** Data excerpt **
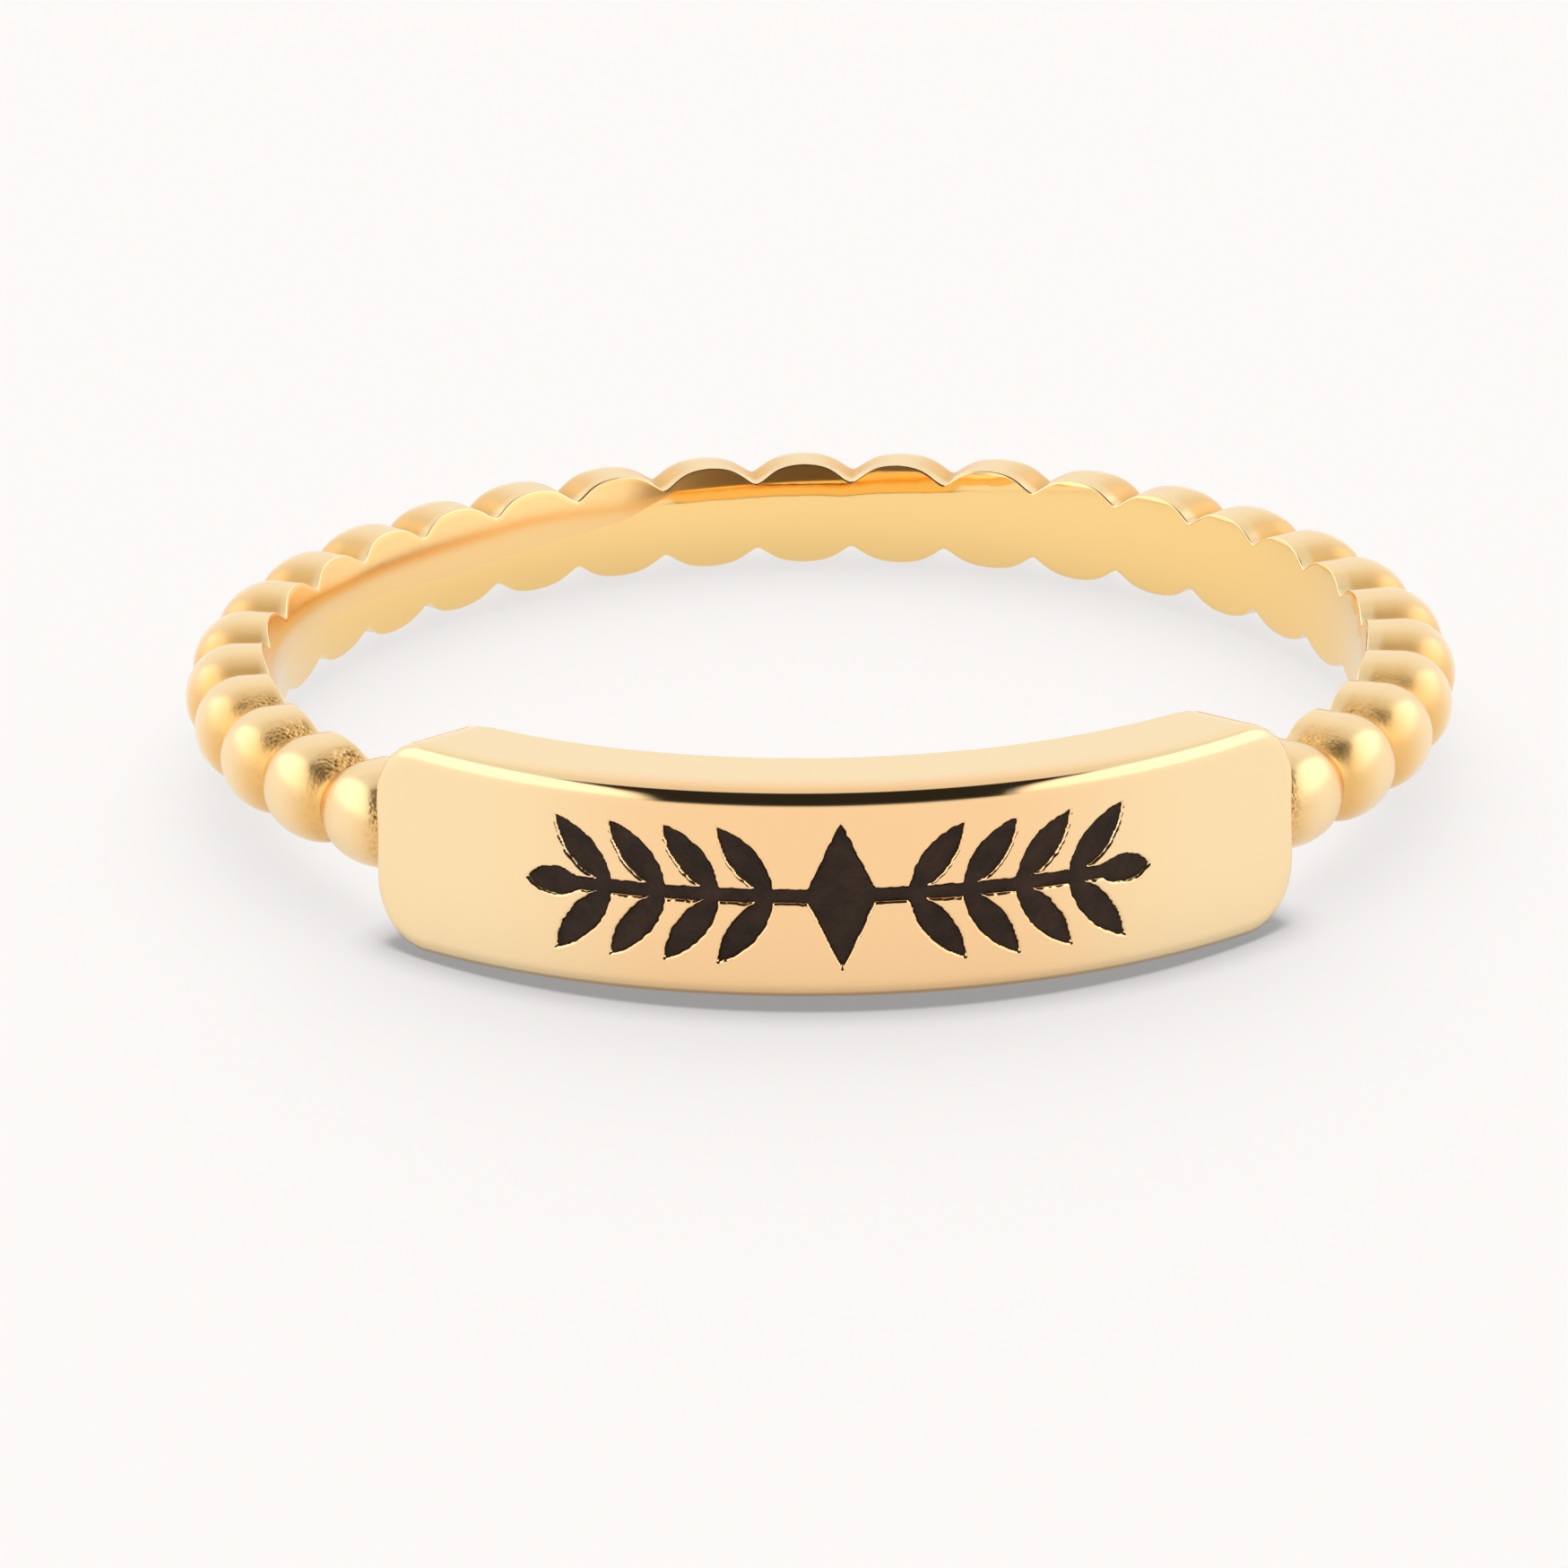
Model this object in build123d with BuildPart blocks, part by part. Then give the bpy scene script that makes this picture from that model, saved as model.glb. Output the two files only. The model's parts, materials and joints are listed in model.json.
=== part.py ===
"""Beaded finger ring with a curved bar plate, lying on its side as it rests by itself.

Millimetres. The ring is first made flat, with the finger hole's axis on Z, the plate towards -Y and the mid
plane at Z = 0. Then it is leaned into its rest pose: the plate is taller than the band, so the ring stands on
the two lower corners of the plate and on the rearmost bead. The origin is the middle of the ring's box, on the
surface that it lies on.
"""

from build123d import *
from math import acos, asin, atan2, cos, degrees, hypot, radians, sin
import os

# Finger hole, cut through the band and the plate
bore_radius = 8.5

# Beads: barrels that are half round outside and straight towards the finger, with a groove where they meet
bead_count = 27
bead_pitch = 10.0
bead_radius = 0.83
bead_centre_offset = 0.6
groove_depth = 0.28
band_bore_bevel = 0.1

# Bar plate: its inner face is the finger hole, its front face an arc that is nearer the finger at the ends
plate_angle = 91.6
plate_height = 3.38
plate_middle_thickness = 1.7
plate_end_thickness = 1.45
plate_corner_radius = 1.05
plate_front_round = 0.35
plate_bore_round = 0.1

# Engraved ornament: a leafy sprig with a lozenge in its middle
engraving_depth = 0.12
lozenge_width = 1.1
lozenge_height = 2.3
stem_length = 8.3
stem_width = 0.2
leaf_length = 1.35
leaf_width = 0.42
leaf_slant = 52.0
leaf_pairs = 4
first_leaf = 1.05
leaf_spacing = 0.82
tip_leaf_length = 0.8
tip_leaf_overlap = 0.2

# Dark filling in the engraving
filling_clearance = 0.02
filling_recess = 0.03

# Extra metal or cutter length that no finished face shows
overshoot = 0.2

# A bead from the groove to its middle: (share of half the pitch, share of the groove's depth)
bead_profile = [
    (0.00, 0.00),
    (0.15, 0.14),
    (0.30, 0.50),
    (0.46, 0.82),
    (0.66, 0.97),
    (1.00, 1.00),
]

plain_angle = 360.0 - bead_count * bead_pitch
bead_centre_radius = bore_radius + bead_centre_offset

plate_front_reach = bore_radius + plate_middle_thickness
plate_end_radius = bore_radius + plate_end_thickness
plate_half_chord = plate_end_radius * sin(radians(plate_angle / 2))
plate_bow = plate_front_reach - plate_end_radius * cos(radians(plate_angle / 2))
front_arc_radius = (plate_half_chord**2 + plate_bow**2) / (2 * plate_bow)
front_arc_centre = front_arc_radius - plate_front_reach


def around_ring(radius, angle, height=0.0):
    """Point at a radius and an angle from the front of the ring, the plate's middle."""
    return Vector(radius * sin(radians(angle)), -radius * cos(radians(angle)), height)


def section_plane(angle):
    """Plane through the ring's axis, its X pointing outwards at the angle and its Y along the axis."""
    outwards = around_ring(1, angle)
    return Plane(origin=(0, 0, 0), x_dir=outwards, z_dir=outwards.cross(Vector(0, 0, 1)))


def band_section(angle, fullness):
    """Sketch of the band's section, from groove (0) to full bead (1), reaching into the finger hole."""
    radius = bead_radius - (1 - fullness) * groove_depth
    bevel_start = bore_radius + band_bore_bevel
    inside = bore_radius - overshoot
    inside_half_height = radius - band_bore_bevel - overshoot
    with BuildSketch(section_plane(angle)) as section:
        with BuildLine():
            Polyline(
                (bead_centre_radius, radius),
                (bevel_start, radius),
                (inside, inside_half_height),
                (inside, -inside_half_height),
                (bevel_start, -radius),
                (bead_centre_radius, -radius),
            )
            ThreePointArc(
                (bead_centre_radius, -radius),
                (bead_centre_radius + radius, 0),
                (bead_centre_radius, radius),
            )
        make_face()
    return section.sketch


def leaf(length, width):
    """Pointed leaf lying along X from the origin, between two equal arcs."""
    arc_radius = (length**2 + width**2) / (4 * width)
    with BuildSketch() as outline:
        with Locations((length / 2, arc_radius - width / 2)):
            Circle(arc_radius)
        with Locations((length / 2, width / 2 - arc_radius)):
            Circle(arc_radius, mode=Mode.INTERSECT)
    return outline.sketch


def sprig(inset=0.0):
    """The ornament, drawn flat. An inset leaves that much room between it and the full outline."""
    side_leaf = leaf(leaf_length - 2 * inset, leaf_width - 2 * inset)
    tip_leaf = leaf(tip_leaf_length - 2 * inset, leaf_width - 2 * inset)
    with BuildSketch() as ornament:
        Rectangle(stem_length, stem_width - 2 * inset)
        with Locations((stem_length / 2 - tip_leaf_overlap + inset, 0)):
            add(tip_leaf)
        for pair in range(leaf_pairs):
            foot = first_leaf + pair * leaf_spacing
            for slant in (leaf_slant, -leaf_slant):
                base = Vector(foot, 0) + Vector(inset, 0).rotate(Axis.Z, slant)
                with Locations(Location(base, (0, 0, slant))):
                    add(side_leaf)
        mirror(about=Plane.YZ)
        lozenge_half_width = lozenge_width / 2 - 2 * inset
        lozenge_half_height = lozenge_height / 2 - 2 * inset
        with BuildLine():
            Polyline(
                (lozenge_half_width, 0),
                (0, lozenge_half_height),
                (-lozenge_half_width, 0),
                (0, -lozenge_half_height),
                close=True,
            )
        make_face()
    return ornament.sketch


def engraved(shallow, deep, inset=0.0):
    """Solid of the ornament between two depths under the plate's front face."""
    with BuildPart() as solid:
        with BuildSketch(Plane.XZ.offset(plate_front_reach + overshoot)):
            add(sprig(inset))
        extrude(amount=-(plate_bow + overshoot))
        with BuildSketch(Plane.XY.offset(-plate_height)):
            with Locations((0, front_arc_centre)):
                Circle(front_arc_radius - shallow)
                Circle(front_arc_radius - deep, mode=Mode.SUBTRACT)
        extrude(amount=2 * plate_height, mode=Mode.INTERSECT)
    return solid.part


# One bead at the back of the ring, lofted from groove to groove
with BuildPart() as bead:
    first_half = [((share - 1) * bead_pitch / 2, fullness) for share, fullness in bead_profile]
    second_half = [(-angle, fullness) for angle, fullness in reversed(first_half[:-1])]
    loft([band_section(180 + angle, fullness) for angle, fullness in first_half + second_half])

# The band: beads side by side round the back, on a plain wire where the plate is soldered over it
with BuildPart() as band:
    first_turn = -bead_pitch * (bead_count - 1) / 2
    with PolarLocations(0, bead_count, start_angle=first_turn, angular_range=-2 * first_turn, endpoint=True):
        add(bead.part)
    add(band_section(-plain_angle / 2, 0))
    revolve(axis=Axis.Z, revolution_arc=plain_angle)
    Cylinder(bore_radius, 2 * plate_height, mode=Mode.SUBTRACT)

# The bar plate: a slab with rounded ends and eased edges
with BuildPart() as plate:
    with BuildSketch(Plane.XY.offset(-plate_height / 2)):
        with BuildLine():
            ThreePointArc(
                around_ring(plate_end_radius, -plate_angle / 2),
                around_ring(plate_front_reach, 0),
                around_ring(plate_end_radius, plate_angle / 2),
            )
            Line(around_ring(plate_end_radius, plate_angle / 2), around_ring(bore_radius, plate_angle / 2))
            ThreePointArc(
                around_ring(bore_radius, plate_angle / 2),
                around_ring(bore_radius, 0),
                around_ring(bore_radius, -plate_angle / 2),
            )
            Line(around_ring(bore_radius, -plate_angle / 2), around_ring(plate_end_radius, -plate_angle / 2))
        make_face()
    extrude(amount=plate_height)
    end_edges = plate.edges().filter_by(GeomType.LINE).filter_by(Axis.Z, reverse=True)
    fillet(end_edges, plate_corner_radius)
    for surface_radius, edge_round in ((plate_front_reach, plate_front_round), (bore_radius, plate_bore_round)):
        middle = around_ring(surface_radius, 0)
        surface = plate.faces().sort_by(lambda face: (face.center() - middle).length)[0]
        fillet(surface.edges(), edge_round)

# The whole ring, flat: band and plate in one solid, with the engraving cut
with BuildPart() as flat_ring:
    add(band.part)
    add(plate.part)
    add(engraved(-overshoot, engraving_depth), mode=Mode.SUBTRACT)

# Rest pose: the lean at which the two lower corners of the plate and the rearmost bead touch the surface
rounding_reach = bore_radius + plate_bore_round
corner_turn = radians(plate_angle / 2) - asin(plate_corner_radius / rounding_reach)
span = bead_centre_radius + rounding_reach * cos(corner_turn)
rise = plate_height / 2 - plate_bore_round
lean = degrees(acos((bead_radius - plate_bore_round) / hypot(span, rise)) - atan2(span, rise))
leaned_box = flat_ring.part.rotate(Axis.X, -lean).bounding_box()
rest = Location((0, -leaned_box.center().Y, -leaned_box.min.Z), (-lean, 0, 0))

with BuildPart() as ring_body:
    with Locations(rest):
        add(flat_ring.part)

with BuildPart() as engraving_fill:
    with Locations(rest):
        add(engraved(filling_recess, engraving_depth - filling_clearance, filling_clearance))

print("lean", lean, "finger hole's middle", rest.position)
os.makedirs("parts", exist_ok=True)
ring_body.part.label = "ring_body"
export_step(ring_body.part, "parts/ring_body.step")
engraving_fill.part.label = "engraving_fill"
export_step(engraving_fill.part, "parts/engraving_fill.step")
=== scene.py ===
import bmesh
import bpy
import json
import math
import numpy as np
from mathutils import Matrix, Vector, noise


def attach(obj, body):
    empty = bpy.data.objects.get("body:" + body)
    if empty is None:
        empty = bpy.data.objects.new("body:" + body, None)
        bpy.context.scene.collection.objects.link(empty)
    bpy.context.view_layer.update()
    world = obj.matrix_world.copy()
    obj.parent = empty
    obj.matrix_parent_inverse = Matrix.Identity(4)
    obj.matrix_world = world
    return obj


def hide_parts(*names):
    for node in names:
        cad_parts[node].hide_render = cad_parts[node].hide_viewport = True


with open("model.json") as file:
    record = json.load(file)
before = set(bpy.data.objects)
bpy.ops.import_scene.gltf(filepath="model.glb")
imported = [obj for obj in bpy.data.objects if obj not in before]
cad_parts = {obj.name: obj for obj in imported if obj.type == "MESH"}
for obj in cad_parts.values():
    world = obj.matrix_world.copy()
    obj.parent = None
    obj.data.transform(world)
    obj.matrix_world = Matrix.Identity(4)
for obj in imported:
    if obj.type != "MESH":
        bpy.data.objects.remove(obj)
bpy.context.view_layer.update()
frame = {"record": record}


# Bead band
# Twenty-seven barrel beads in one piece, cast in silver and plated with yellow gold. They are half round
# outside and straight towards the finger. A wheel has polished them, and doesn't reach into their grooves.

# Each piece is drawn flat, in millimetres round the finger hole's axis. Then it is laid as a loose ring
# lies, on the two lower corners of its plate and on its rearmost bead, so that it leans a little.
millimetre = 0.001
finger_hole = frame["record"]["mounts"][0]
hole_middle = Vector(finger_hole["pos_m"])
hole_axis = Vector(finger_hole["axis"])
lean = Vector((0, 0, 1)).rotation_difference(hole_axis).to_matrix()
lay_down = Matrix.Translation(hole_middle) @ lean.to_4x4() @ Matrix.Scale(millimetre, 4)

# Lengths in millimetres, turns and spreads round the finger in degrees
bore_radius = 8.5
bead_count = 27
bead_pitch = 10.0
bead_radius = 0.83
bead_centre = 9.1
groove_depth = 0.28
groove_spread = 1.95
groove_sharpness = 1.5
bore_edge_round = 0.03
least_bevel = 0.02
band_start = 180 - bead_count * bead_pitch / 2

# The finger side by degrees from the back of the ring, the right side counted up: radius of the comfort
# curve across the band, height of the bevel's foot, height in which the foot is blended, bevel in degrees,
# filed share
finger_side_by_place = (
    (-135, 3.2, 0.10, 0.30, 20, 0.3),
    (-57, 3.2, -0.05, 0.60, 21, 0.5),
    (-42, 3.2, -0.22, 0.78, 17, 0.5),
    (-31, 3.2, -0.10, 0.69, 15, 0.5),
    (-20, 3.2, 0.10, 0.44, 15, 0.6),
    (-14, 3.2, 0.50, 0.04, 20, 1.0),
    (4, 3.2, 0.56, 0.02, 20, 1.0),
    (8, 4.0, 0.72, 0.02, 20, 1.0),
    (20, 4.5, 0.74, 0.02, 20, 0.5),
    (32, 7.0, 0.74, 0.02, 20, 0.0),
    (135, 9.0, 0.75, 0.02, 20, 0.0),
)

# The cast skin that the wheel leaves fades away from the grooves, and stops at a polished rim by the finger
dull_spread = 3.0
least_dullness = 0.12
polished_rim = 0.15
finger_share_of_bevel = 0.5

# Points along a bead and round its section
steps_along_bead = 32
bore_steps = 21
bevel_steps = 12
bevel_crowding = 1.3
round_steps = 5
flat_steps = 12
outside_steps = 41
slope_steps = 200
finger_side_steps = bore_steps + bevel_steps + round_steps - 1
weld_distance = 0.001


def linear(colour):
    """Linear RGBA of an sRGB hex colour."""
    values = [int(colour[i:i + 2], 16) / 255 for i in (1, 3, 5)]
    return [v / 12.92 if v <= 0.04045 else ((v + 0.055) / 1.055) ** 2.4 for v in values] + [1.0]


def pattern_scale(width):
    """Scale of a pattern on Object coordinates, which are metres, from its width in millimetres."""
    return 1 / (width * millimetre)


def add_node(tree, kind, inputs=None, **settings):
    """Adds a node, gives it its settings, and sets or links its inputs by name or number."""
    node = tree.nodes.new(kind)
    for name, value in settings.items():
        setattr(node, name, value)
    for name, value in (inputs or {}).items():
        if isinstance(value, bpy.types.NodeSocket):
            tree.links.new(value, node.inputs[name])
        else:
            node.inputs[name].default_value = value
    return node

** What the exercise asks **
Gather each line in the data that holds the string "Then".

** Result of the task **
Model this object in build123d with BuildPart blocks, part by part. Then give the bpy scene script that makes this picture from that model, saved as model.glb. Output the two files only. The model's parts, materials and joints are listed in model.json.
plane at Z = 0. Then it is leaned into its rest pose: the plate is taller than the band, so the ring stands on
# Each piece is drawn flat, in millimetres round the finger hole's axis. Then it is laid as a loose ring